Albert Chevallier Tayler

ALBERT CHEVALLIER TAYLER, RA Leytonstone 1862 - 1926 London Alexander Chevalier Tayler was born at Leytonstone in Essex, the son of a solicitor. He won a scholarship to the Slade School of Art in 1879, and later studied in Paris where he attended the ateliers of Jean-Paul Laurens and Carolus-Duran. In 1884 Tayler arrived in Newlyn, where he was to stay intermittently until 1895. There he stayed at Bellevue where Alexander Stanhope Forbes and Blandford Fletcher were also living.
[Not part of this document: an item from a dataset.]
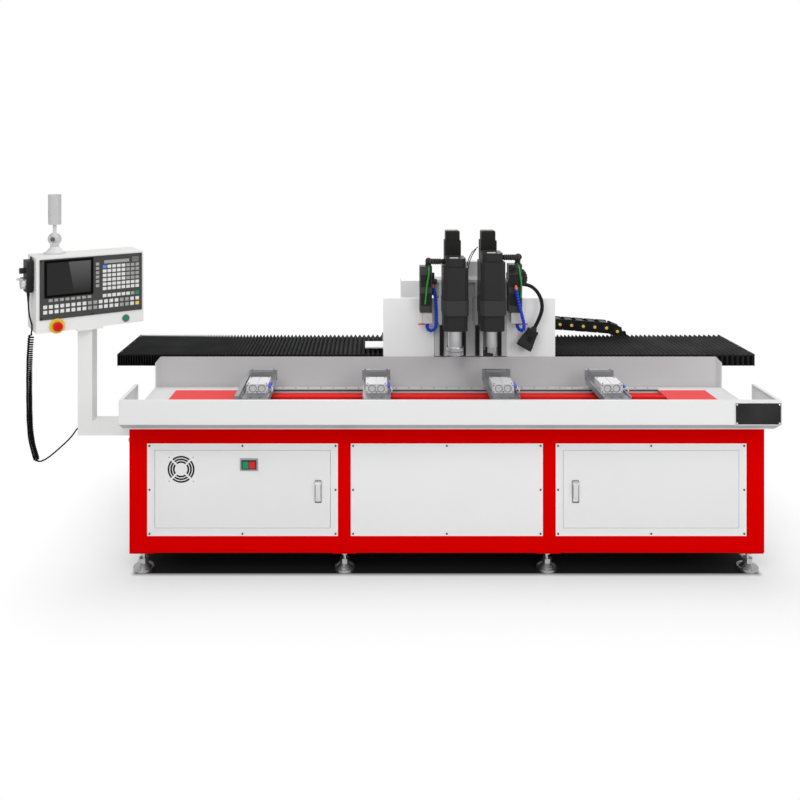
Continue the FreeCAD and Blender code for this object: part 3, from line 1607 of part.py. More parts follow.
def make_lamp_head():
    head = rod(lamp_head_r, lamp_head_top_z - lamp_head_z, lamp_u, lamp_v, lamp_head_z)
    slot_half = lamp_eye_w / 2 + run_gap
    slot = box(lamp_u - 2 * lamp_head_r, lamp_u + 2 * lamp_head_r, lamp_v - slot_half, lamp_v + slot_half,
               lamp_head_z - overrun, lamp_head_z + lamp_slot_h)
    glass_seat = rod(lamp_glass_r, lamp_glass_d, lamp_u, lamp_v, lamp_head_top_z - lamp_glass_d)
    pin = rod(lamp_pin_r, 2 * slot_half + 2 * sheet, lamp_u, lamp_v - slot_half - sheet, lamp_pivot_z, Y_AXIS)
    return to_box(head.cut(slot).cut(glass_seat).fuse(pin))


def dial_v():
    return pendant_front_v + pendant_d / 2


def make_pendant_body():
    back_v = pendant_front_v + pendant_d
    right_u = pendant_u + pendant_t
    top = pendant_z + pendant_h
    v = dial_v()
    body = box(pendant_u, right_u, pendant_front_v, back_v, pendant_z, top)
    for z in (dial_z, knob_z):
        body = body.cut(rod(dial_shaft_r + pin_gap, dial_shaft_l + run_gap, pendant_u, v, z, X_AXIS))
    gland = rod(cord_gland_r, cord_gland_l, (pendant_u + right_u) / 2, v, pendant_z - cord_gland_l)
    plate = box(right_u, -box_w / 2, v - pendant_plate_w / 2, v + pendant_plate_w / 2,
                top - pendant_plate_h, top)
    hook = box(right_u - pendant_hook_t, right_u, v - pendant_hook_w / 2, v + pendant_hook_w / 2,
               top, top + pendant_hook_h)
    return to_box(group([body.fuse([gland, hook]), plate]))


def make_pendant_dial():
    v = dial_v()
    disc = rod(dial_r, dial_t, pendant_u - dial_t, v, dial_z, X_AXIS)
    shaft = rod(dial_shaft_r, dial_shaft_l, pendant_u, v, dial_z, X_AXIS)
    crank = rod(crank_r, crank_l, pendant_u - dial_t - crank_l, v, dial_z + crank_offset, X_AXIS)
    return to_box(disc.fuse([shaft, crank]))


def make_pendant_knob():
    v = dial_v()
    disc = rod(knob_r, knob_t, pendant_u - knob_t, v, knob_z, X_AXIS)
    shaft = rod(dial_shaft_r, dial_shaft_l, pendant_u, v, knob_z, X_AXIS)
    return to_box(disc.fuse(shaft))


def make_pendant_cord():
    """The coiled stretch as one round column, with its plain lead and tail."""
    lead = cord_tube("cord lead", cord_lead_route + curl_route[:1], cord_wire_r)
    coil = cord_tube("cord coil", curl_route, curl_outer_r)
    tail = cord_tube("cord tail", curl_route[-1:] + cord_tail_route, cord_wire_r)
    return group([lead, coil, tail])


# Write every sub-part
save("base_frame", make_base_frame())
save("levelling_feet", make_levelling_feet())
save("side_panels", make_side_panels())
save("panel_screws", make_panel_screws())
save("front_sheets", make_front_sheets())
save("trough", group([make_trough(), make_backsplash()]))
save("bed_plates", make_bed_plates())
save("linear_rails", make_linear_rails())
save("x_beam", make_x_beam())
save("arm_tube", make_arm_tube())
save("control_box", make_control_box())
save("control_panel", make_control_panel())
save("lamp_base", make_lamp_base())
save("lamp_elbow", make_lamp_elbow())
save("lamp_head", make_lamp_head())
save("pendant_body", make_pendant_body())
save("pendant_dial", make_pendant_dial())
save("pendant_knob", make_pendant_knob())
save("pendant_cord", make_pendant_cord())
save("estop_button", make_estop_button())
save("start_button", make_start_button())
save("fan_housing", make_fan_housing())
save("fan_rotor", make_fan_rotor())
save("switch_plate", make_switch_plate())
on_x, off_x = switch_button_places()
save("switch_button_on", make_switch_button(on_x))
save("switch_button_off", make_switch_button(off_x))
for side in sides:
    save("door_" + side, make_door(side))
    save("lock_lever_" + side, make_lock_lever(side))
    save("bellows_" + side, make_bellows(side))
    save("head_" + side, make_head(side))
    save("valve_lever_" + side, make_valve_lever(side))
save("chuck_left", make_left_chuck())
save("chuck_right", make_right_chuck())
save("x_nut", make_x_nut())
save("saddle_plate", make_saddle_plate())
save("saddle_covers", make_saddle_covers())
save("saddle_column", make_saddle_column())
save("z_rails", make_z_rails())
save("z_motors", make_z_motors())
save("coolant_valves", make_coolant_valves())
save("coolant_hoses", make_coolant_hoses())
save("conduits", make_conduits())
save("tool_cable", cord_tube("tool cable", tool_cable_route, tool_cable_r))
save("tool_plug", make_tool_plug())
save("cable_chain_upper", make_chain_upper())
save("cable_chain_lower", make_chain_lower())
save("cable_chain_bend", make_chain_bend())
for number, x in enumerate(clamp_x, start=1):
    save("clamp_base_" + str(number), make_clamp_base(x, number == 1))
    save("clamp_jaw_" + str(number), make_clamp_jaw(x))
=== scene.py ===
import math
import bpy
import numpy as np
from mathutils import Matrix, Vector


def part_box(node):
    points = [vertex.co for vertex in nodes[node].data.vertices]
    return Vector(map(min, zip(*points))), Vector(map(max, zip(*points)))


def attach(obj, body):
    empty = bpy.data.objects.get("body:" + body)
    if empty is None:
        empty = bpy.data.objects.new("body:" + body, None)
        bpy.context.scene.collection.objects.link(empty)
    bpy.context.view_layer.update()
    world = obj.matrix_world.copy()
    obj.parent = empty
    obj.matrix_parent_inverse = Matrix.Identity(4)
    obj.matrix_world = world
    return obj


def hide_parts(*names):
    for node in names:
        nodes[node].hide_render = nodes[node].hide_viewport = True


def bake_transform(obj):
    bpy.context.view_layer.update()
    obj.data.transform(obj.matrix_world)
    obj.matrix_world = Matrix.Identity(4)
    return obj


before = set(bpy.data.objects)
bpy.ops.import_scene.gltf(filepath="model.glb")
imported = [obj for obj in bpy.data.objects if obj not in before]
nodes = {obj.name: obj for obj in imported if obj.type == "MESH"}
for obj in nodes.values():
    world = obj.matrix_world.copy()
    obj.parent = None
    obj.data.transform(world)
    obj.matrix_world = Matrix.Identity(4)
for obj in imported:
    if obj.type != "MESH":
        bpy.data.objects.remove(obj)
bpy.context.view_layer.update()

# Metres, in the machine's own frame: X along it, Y to the back, Z up from the floor.
sides = ("left", "right")
sign = {"left": -1, "right": 1}
to_left, to_right, to_front = (-1, 0, 0), (1, 0, 0), (0, -1, 0)
upward, downward = (0, 0, 1), (0, 0, -1)
tau = 2 * math.pi
mm = 0.001


def put(name, data):
    """A new object in the scene that holds the data."""
    thing = bpy.data.objects.new(name, data)
    bpy.context.scene.collection.objects.link(thing)
    return thing


# The camera stands where the photographer stood, level
camera_place = (-0.3356, -3.945, 1.881)
camera_lens = 36
camera_sensor = 36
camera_shift = (0.0375, -0.319)
camera_reach = 60


def make_camera():
    camera = bpy.data.cameras.new("camera")
    camera.lens = camera_lens
    camera.sensor_width = camera_sensor
    camera.shift_x, camera.shift_y = camera_shift
    camera.clip_end = camera_reach
    holder = put("camera", camera)
    holder.location = camera_place
    holder.rotation_euler = (math.pi / 2, 0, 0)
    bpy.context.scene.camera = holder


# Shader nodes. A colour is red, green, blue and alpha.
def grey(value):
    return (value, value, value)


def opaque(colour):
    return (*colour, 1)


def set_inputs(tree, sockets, values):
    """Each named socket takes a value, or a link from another node's output."""
    for label, value in values.items():
        if isinstance(value, bpy.types.NodeSocket):
            tree.links.new(value, sockets[label])
        else:
            sockets[label].default_value = value


def add_node(tree, kind, values, **settings):
    """A new node with its settings, then the values or links of its inputs."""
    node = tree.nodes.new("ShaderNode" + kind)
    for key, value in settings.items():
        setattr(node, key, value)
    set_inputs(tree, node.inputs, values)
    return node


def worked(tree, operation, *terms):
    """What a math node makes of values or outputs."""
    return add_node(tree, "Math", dict(enumerate(terms)), operation=operation).outputs[0]


def worked_vector(tree, operation, *terms):
    """What a vector math node makes of them: a vector, then a value."""
    return add_node(tree, "VectorMath", dict(enumerate(terms)), operation=operation).outputs


def ranged(tree, value, span, low=0.0, high=1.0):
    """A value brought from a span to between low and high, clamped."""
    values = {"Value": value, "From Min": span[0], "From Max": span[1], "To Min": low, "To Max": high}
    return add_node(tree, "MapRange", values).outputs["Result"]


def mixed(tree, share, first, second):
    """Two colours mixed, the second by its share."""
    values = {"Factor": share, "A": first, "B": second}
    return add_node(tree, "Mix", values, data_type="RGBA").outputs["Result"]


def noise(tree, place, scale, detail):
    values = {"Vector": place, "Scale": scale, "Detail": detail}
    return add_node(tree, "TexNoise", values).outputs["Fac"]


def own_place(tree):
    return add_node(tree, "TexCoord", {}).outputs["Object"]


def own_axes(tree):
    return add_node(tree, "SeparateXYZ", {0: own_place(tree)}).outputs


# Node groups that several materials share
socket_kinds = {1: "NodeSocketFloat", 3: "NodeSocketVector", 4: "NodeSocketColor"}
noise_span = (0.3, 0.7)
edge_span = (0.54, 0.62)
dust_span = (0.45, 0.75)
dust_colour = (0.42, 0.41, 0.40, 1)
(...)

He also travelled abroad to paint, including a visit to Venice sponsored by Arthur Tooth in 1887, and a trip to Boulogne in 1890, which resulted in his picture La Vie Boulonnaise being exhibited at the Royal Academy in 1891. Tayler was greatly affected by his religious convictions and converted to Roman Catholicism circa 1887. There followed a phase of specifically Roman Catholic subjects, such as The Last Blessing, exhibited at the Royal Academy in 1890. According to Norman Garstin, he moved to London circa 1895, 'having folded up his sketching umbrella and silently stolen up to Kensington'. By this date he had renounced his interest in plein-air naturalism, and up until his death he concentrated mainly on scenes of fashionable society life, dinner parties and drawing-rooms. He was elected an Associate of the Royal Academy in 1904 and became a full member in 1910. He won a medal at the Paris Salon in 1891, and was Honorary Secretary of the Royal British Colonial Society of Artists.